For readers far from the Gulf, the practical takeaway is simple: the institutions that keep global commerce boring are under stress. Maritime coordination, sanctions licenses, ceasefire language, alliance signaling, insurance pricing and regional mediation all sound technical until one link snaps. Then the price of fuel, the credibility of diplomacy and the safety of civilians across several countries move together.

The Strait of Hormuz is not just a passage on a map. It is where legal claims, military power and economic dependence become physical. On Wednesday, that physical system looked less like an open waterway and more like a test of whether any side still trusts the rules it signed last month.

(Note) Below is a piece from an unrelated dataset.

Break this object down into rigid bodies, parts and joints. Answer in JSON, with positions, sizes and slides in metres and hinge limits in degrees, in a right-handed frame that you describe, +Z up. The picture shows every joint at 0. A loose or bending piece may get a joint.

If the ceasefire survives, it will likely be because mediators force the argument back into a narrow lane: verifiable shipping routes, no attacks on commercial vessels, defined sanctions triggers, and a clearer mechanism for Iran-Oman coordination that does not look like unilateral Iranian control. If it fails, the world may not see one dramatic announcement. It may see a slower rupture: fewer tankers moving, more warning notices, higher oil prices, more retaliatory strikes, and a diplomacy file that still exists on paper while the waterway no longer functions in practice.

That is the stakes today. Not whether Washington or Tehran can produce a tougher statement. Both can. The stakes are whether the ceasefire can still make ships move safely through Hormuz. Right now, that answer is uncertain — and uncertainty in the strait rarely stays local for long.